Because free speech is a value greater than any partisan differences, and also because it is time to show critics and defenders of authoritarianism that free speech is a far superior ideology than theocracy and fascism.

This is why the arrest of Zaid Hamid in Saudi Arabia is a tremendous opportunity to show the traditional opponents of free speech why they are speaking against their own fundamental rights, and why free speech is such an important value to defend.

While you cannot really expect most Muslim conservatives and Pakistani nationalists to even understand, let alone appreciate and value the idea of free speech, but it is important to show them that this value applies to everyone, no matter what their ideological or philosophical position is.

This is why it is of utmost importance that the proponents of free speech, whether liberal or otherwise, should drop their cynicism for a while and support Zaid Hamid in his hour of trouble. It is also important to be concerned for his personal safety, especially because he is a Pakistani citizen, and to call out Saudi Arabia for its brutal authoritarianism and barbaric, medieval penal code.

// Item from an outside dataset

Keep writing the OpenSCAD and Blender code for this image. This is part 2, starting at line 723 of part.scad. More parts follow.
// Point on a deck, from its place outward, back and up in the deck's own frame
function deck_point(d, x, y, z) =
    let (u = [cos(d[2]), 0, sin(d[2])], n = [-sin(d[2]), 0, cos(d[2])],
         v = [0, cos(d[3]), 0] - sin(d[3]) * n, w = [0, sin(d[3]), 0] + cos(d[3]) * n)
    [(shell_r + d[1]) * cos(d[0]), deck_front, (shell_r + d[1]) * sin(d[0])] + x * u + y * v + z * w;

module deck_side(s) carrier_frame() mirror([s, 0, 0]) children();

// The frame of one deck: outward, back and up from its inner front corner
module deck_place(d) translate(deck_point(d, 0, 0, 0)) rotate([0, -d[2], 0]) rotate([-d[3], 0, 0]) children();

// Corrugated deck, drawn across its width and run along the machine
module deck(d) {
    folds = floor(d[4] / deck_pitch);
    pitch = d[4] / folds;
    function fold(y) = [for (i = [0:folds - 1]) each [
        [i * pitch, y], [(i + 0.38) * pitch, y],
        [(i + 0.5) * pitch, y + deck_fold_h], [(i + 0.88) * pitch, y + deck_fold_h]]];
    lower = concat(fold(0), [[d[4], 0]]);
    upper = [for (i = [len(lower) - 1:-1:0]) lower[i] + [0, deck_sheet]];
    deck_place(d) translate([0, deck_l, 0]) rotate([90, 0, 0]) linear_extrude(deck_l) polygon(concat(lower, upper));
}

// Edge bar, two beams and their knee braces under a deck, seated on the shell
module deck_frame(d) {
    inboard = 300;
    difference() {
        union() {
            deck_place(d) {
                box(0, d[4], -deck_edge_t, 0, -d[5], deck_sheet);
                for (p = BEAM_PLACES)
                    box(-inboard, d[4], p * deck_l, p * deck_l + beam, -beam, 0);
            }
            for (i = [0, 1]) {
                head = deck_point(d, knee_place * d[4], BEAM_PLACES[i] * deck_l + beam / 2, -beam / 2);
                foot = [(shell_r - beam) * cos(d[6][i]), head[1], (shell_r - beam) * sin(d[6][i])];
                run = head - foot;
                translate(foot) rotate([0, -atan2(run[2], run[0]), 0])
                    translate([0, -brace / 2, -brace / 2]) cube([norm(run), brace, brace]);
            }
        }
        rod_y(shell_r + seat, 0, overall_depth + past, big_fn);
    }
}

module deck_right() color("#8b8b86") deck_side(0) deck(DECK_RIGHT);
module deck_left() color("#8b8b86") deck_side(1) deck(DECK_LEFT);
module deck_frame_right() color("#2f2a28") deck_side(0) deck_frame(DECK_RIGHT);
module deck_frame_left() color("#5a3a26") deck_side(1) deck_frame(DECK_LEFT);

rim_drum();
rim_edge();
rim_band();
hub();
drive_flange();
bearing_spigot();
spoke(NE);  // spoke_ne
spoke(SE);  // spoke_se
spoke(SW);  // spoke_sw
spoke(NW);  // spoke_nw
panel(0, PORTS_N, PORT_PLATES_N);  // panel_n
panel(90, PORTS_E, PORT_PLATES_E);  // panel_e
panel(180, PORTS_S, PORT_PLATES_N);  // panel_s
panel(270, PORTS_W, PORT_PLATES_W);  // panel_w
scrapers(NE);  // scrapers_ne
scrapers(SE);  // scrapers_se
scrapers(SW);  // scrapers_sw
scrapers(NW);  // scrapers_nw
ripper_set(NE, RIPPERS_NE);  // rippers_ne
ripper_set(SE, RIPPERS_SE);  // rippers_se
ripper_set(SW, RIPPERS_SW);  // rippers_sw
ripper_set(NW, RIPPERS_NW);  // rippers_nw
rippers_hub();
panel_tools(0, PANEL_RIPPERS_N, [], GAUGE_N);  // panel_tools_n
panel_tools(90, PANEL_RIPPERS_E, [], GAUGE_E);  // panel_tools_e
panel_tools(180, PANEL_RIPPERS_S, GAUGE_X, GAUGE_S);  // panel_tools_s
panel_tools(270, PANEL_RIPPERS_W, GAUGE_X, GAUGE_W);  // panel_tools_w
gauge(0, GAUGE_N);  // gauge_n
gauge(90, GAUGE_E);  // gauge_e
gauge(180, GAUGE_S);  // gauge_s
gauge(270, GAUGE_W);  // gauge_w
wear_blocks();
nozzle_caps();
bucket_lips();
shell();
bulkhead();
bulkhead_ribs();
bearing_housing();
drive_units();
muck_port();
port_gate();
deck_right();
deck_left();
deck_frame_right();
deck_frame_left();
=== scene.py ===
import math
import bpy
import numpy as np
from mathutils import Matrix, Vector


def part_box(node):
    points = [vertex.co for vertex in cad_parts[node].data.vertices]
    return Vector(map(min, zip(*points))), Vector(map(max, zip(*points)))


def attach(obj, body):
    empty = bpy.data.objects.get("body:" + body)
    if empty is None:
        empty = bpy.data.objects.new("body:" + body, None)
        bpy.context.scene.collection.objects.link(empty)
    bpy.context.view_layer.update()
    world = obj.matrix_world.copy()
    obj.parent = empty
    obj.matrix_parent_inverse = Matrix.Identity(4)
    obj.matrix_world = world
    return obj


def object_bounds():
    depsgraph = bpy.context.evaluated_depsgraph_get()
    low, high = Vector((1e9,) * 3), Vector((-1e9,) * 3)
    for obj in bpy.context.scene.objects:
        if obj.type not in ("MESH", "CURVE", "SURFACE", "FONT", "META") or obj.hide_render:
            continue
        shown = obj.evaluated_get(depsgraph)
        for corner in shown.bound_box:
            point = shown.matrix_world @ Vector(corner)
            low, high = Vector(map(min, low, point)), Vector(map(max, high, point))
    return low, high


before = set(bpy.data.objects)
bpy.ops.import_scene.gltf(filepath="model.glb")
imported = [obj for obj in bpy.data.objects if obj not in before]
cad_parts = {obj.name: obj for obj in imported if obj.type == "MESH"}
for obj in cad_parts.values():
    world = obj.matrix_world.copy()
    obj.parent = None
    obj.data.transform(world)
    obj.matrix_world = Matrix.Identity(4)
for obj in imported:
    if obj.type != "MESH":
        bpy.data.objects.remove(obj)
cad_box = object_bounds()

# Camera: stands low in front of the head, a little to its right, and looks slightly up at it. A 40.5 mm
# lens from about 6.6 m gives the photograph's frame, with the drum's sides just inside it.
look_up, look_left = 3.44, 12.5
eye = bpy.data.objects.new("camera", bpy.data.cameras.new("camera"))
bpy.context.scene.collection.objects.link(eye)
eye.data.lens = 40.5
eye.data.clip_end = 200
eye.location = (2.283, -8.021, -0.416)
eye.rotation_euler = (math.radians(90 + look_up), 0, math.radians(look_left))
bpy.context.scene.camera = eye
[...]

Months ago I wrote about Saudi blogger Raif Badawi, who is still in the custody of the Saudi authorities for speaking his mind about freedom and democracy. Many more Pakistani friends spoke in support of Badawi. Therefore, it is only appropriate that we should speak about this case with the same passion. This should remind everyone that people for free speech are the ones consistent in their positions.

It is not hard to see for anyone, whether the proponents of democracy or the Caliphate, that Zaid Hamid committed no crime and does not deserve such punishment.

It is evident that speech is not a crime. And that is why this is the best opportunity to demonstrate this fact to the people opposed to the propagation of free speech, who dismiss it as a Western idea.

This is precisely why blasphemy is not a crime and should not be considered a crime by any entity. People in the Caliphate camp should remember that.